++++ SOURCE EXCERPT ++++

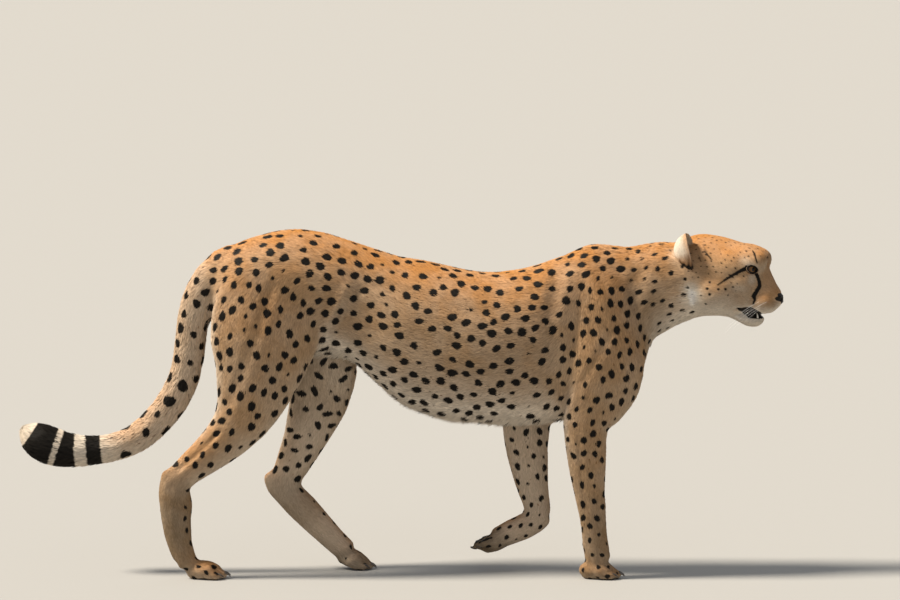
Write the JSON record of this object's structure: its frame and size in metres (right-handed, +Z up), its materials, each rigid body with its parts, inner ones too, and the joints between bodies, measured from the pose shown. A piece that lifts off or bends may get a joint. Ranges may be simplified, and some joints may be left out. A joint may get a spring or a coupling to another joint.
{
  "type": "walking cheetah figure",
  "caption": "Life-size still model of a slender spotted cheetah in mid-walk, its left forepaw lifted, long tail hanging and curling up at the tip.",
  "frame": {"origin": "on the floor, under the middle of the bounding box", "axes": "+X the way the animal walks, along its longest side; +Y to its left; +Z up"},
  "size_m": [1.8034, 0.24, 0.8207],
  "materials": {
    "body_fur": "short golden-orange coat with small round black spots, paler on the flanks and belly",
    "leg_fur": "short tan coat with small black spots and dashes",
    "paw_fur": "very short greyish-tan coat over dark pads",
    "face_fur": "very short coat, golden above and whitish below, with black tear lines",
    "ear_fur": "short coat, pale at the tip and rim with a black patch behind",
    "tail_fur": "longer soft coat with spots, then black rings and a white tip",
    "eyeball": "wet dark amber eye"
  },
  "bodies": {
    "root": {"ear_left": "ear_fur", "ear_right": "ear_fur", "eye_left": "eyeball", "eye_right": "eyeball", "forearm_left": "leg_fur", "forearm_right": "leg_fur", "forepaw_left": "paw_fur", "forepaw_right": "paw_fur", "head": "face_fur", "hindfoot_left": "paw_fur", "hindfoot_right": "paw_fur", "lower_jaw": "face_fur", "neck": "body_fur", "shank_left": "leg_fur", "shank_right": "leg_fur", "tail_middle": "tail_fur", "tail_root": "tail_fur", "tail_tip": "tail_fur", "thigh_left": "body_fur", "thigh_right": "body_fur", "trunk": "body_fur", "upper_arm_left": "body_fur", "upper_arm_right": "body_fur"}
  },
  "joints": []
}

++++

• [TASK DETAILS]: Restate the whole listing exactly.

• [THE ANSWER]:
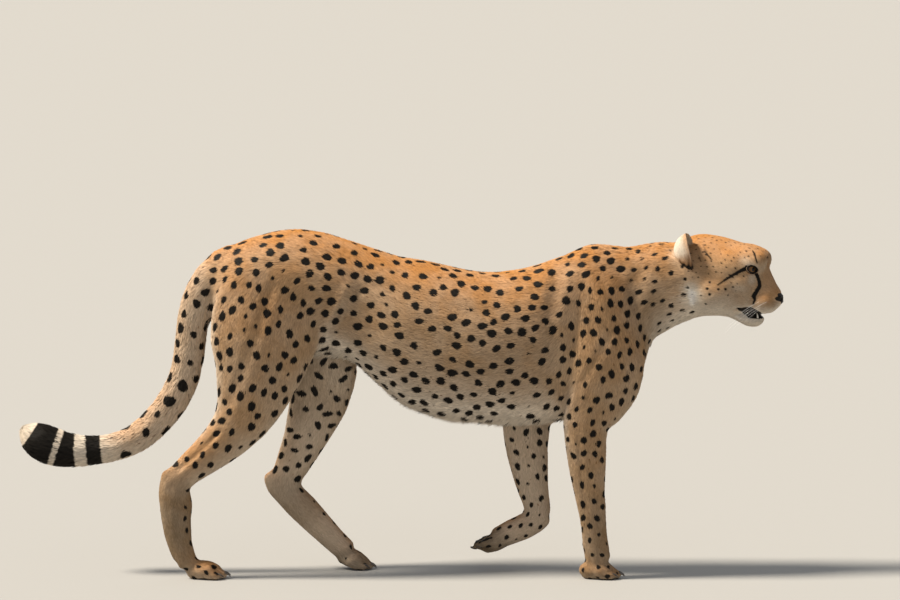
Write the JSON record of this object's structure: its frame and size in metres (right-handed, +Z up), its materials, each rigid body with its parts, inner ones too, and the joints between bodies, measured from the pose shown. A piece that lifts off or bends may get a joint. Ranges may be simplified, and some joints may be left out. A joint may get a spring or a coupling to another joint.
{
  "type": "walking cheetah figure",
  "caption": "Life-size still model of a slender spotted cheetah in mid-walk, its left forepaw lifted, long tail hanging and curling up at the tip.",
  "frame": {"origin": "on the floor, under the middle of the bounding box", "axes": "+X the way the animal walks, along its longest side; +Y to its left; +Z up"},
  "size_m": [1.8034, 0.24, 0.8207],
  "materials": {
    "body_fur": "short golden-orange coat with small round black spots, paler on the flanks and belly",
    "leg_fur": "short tan coat with small black spots and dashes",
    "paw_fur": "very short greyish-tan coat over dark pads",
    "face_fur": "very short coat, golden above and whitish below, with black tear lines",
    "ear_fur": "short coat, pale at the tip and rim with a black patch behind",
    "tail_fur": "longer soft coat with spots, then black rings and a white tip",
    "eyeball": "wet dark amber eye"
  },
  "bodies": {
    "root": {"ear_left": "ear_fur", "ear_right": "ear_fur", "eye_left": "eyeball", "eye_right": "eyeball", "forearm_left": "leg_fur", "forearm_right": "leg_fur", "forepaw_left": "paw_fur", "forepaw_right": "paw_fur", "head": "face_fur", "hindfoot_left": "paw_fur", "hindfoot_right": "paw_fur", "lower_jaw": "face_fur", "neck": "body_fur", "shank_left": "leg_fur", "shank_right": "leg_fur", "tail_middle": "tail_fur", "tail_root": "tail_fur", "tail_tip": "tail_fur", "thigh_left": "body_fur", "thigh_right": "body_fur", "trunk": "body_fur", "upper_arm_left": "body_fur", "upper_arm_right": "body_fur"}
  },
  "joints": []
}